## TASK PROMPT
Extract, without alteration, each line from the start of the listing to the line bearing "pad_h = 17.8; // [14:0.1:30]".

## GIVEN DATA
- - - - -
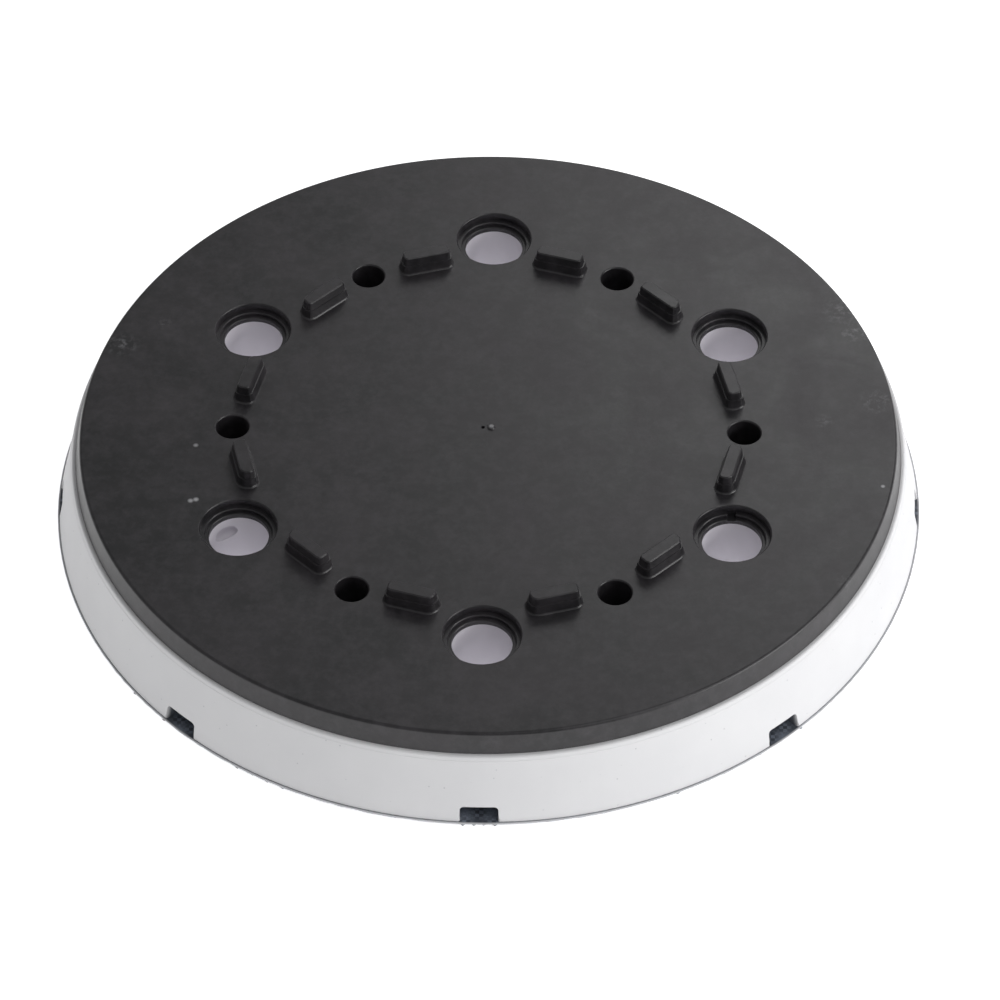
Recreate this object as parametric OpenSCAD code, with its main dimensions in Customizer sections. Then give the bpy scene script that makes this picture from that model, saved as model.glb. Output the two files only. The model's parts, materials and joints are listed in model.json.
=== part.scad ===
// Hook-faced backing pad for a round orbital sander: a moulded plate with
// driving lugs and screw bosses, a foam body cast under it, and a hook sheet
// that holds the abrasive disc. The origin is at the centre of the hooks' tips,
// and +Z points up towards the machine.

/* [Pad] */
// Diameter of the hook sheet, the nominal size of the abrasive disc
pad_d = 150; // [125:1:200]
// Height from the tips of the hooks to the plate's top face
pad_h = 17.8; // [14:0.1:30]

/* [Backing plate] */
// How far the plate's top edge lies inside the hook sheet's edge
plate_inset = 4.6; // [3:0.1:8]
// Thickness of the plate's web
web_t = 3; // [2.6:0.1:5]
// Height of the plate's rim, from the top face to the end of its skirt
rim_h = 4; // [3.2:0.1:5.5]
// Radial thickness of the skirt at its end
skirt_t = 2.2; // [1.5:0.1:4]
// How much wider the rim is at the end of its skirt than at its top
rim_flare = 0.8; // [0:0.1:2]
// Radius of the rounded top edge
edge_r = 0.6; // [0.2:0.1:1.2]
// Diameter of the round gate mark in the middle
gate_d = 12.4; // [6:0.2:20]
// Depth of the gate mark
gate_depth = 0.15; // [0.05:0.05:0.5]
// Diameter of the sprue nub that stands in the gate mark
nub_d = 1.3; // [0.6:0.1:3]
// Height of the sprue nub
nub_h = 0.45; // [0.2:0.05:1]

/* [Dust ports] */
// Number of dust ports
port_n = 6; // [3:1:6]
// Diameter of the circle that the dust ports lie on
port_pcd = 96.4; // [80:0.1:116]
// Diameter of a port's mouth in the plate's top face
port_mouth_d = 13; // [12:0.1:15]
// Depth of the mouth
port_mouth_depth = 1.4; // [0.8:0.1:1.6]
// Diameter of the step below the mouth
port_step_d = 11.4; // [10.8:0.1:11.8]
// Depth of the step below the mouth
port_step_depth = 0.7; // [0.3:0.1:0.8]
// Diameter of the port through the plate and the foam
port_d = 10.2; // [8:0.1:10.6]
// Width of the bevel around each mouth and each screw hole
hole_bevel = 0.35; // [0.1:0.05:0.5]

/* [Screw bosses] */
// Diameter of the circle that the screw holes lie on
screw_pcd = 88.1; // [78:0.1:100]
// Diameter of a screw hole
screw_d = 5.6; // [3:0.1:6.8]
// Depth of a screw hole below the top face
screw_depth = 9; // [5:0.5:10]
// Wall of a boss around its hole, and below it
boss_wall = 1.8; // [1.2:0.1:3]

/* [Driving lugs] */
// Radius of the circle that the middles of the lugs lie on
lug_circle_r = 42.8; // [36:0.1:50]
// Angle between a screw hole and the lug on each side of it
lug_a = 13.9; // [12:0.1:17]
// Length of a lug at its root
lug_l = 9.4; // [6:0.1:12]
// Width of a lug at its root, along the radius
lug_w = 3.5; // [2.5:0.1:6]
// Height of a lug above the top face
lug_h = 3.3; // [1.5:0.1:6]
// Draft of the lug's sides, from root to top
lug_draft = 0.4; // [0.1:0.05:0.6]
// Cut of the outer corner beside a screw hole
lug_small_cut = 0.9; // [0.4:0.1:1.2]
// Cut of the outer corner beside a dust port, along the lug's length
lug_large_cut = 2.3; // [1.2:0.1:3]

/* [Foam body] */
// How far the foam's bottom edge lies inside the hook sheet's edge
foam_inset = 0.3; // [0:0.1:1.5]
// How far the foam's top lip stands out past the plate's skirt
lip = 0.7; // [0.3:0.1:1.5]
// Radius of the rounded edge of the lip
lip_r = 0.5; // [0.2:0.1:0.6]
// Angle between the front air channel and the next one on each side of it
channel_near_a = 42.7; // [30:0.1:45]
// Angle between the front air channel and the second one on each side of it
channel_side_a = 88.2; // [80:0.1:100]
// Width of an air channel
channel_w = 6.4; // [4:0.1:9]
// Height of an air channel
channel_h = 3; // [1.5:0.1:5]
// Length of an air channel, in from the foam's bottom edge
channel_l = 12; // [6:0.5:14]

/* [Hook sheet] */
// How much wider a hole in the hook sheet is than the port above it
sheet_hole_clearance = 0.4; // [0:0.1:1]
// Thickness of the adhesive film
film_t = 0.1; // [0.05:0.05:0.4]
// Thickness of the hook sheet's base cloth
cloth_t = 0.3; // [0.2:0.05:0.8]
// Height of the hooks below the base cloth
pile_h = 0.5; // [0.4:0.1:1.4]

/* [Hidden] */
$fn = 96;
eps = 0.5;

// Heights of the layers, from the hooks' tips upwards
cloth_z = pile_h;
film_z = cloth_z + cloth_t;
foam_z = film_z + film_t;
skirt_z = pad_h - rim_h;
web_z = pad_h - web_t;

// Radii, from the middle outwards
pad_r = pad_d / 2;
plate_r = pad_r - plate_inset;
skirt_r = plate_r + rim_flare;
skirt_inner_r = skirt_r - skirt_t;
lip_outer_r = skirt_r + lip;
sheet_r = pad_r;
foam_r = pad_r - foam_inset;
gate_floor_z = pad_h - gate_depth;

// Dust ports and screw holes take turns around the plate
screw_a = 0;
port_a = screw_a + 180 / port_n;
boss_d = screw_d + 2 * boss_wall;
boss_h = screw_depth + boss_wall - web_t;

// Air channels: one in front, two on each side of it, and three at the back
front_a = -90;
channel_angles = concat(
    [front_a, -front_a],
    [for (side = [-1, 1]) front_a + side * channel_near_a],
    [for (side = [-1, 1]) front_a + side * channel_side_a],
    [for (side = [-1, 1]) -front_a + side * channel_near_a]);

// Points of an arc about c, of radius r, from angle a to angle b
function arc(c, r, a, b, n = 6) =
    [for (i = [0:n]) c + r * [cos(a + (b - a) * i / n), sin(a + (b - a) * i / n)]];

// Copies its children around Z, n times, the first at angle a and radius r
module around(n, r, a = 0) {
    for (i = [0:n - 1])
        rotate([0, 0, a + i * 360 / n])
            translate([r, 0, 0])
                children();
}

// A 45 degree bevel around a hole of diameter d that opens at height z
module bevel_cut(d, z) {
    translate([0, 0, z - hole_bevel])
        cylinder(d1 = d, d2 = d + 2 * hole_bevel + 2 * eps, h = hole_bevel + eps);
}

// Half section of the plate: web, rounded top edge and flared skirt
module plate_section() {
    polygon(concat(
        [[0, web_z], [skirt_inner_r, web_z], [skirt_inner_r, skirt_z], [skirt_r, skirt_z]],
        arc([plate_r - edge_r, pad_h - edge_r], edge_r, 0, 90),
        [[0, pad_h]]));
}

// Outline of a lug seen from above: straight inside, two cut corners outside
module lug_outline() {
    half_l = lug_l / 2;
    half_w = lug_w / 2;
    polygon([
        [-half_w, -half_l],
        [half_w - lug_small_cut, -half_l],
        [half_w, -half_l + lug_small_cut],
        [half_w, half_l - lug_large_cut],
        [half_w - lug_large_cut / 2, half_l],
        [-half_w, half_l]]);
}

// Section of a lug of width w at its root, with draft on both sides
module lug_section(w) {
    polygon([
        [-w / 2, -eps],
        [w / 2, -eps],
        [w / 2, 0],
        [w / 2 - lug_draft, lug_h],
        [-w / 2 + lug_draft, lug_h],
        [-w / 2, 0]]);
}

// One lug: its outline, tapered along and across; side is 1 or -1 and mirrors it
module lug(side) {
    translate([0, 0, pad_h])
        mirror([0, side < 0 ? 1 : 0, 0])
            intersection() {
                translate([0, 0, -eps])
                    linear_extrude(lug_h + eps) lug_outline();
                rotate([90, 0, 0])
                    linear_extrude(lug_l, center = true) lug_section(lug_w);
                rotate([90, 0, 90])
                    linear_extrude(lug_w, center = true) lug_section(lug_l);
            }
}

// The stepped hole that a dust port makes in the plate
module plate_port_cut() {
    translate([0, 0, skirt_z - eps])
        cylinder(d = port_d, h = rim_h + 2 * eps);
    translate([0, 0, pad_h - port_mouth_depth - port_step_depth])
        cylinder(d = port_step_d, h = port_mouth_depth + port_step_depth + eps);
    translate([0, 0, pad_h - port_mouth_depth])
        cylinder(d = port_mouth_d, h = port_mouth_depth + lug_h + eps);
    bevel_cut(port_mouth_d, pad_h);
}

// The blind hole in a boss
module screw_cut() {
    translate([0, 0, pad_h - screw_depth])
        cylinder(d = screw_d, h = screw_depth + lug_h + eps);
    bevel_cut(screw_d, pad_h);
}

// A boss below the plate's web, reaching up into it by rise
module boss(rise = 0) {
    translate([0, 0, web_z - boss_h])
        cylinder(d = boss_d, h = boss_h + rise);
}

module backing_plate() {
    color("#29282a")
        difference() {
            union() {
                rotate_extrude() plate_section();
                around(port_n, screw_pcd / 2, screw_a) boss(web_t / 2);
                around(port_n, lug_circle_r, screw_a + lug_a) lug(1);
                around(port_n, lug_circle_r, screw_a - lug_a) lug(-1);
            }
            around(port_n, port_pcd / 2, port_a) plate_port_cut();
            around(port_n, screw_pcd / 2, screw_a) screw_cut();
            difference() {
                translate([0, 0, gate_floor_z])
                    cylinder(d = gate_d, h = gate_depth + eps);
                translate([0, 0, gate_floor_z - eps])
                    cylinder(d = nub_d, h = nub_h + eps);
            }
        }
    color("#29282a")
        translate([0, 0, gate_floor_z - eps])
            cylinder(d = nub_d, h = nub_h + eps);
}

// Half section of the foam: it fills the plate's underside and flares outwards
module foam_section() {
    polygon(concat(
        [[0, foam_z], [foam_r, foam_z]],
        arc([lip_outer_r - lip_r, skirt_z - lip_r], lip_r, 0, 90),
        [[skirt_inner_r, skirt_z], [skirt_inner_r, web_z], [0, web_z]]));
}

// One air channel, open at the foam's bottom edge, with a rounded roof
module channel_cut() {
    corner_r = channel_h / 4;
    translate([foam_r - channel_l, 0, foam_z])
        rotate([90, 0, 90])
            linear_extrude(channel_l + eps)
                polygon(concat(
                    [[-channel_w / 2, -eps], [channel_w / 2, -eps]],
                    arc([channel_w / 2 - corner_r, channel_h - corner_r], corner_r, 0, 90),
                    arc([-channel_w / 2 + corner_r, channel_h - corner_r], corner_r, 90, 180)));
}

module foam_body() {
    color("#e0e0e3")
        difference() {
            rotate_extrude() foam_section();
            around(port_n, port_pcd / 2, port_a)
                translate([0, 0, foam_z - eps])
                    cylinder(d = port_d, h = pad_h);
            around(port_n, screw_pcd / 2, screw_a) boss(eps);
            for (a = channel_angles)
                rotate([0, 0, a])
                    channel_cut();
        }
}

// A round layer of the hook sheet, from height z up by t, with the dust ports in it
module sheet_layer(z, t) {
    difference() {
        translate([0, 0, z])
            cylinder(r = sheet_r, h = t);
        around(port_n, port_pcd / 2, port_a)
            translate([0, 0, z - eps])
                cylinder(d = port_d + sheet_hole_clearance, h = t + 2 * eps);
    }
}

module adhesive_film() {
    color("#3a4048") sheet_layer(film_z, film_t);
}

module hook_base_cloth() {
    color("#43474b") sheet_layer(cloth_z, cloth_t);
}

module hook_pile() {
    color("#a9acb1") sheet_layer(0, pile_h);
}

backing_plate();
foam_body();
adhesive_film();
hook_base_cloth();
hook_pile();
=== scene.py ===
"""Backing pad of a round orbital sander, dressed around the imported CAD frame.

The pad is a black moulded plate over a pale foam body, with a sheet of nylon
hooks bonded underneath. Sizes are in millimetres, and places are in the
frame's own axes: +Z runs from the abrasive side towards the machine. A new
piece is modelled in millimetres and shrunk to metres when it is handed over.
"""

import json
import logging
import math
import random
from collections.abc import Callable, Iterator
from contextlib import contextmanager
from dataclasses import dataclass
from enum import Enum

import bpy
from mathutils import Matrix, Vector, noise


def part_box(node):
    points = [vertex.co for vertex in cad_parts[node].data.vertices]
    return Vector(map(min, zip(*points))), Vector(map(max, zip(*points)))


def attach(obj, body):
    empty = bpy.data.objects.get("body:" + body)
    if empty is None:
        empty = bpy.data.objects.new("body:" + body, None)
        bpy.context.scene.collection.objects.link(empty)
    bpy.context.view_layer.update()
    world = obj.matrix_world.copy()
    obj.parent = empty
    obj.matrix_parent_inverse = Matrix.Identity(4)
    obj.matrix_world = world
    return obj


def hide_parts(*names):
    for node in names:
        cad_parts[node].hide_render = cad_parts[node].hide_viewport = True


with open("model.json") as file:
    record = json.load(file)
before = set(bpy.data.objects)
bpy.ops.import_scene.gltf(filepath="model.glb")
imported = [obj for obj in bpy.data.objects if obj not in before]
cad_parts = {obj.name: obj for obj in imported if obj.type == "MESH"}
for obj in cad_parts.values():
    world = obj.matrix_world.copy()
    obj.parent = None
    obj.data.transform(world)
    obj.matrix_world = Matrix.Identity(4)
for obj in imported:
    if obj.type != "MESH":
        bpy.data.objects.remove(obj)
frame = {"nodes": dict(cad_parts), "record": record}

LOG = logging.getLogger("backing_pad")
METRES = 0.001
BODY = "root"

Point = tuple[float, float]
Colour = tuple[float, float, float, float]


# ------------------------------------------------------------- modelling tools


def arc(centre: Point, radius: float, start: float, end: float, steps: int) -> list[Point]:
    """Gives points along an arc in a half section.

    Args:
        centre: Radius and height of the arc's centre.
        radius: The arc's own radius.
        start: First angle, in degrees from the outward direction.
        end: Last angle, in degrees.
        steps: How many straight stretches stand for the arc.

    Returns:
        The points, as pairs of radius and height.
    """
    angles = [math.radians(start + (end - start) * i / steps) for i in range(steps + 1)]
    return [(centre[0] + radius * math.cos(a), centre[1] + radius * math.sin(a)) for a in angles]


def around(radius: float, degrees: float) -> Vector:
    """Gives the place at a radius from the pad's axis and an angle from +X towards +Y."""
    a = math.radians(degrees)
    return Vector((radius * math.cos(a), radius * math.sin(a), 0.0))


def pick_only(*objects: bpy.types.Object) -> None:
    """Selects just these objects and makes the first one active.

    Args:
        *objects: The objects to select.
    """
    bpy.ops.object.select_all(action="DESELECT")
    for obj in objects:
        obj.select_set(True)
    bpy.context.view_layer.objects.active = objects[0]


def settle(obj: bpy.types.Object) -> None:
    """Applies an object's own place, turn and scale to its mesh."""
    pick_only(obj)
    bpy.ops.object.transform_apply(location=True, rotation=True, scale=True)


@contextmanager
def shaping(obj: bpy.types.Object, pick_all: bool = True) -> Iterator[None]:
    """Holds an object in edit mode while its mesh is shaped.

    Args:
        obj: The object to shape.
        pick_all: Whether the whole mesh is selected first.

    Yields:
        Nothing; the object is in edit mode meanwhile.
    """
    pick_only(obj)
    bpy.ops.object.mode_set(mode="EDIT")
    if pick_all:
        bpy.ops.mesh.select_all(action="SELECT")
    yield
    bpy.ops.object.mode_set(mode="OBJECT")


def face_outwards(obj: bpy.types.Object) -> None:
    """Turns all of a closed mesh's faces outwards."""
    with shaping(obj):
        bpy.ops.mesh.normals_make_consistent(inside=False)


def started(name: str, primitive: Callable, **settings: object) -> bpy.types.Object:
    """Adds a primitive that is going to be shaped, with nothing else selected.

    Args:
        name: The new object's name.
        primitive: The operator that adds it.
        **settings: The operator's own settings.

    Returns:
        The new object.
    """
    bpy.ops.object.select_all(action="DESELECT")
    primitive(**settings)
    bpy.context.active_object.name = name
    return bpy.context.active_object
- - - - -
## CORRECT RESPONSE
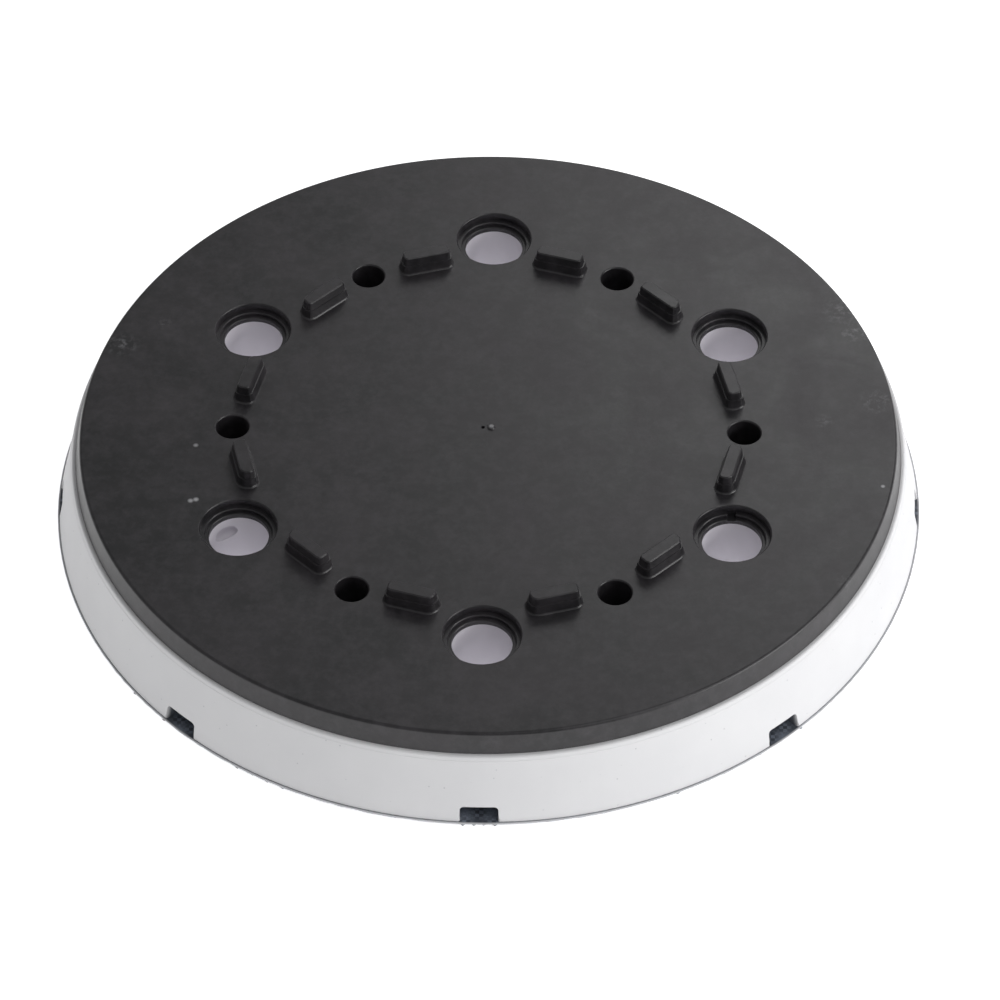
Recreate this object as parametric OpenSCAD code, with its main dimensions in Customizer sections. Then give the bpy scene script that makes this picture from that model, saved as model.glb. Output the two files only. The model's parts, materials and joints are listed in model.json.
=== part.scad ===
// Hook-faced backing pad for a round orbital sander: a moulded plate with
// driving lugs and screw bosses, a foam body cast under it, and a hook sheet
// that holds the abrasive disc. The origin is at the centre of the hooks' tips,
// and +Z points up towards the machine.

/* [Pad] */
// Diameter of the hook sheet, the nominal size of the abrasive disc
pad_d = 150; // [125:1:200]
// Height from the tips of the hooks to the plate's top face
pad_h = 17.8; // [14:0.1:30]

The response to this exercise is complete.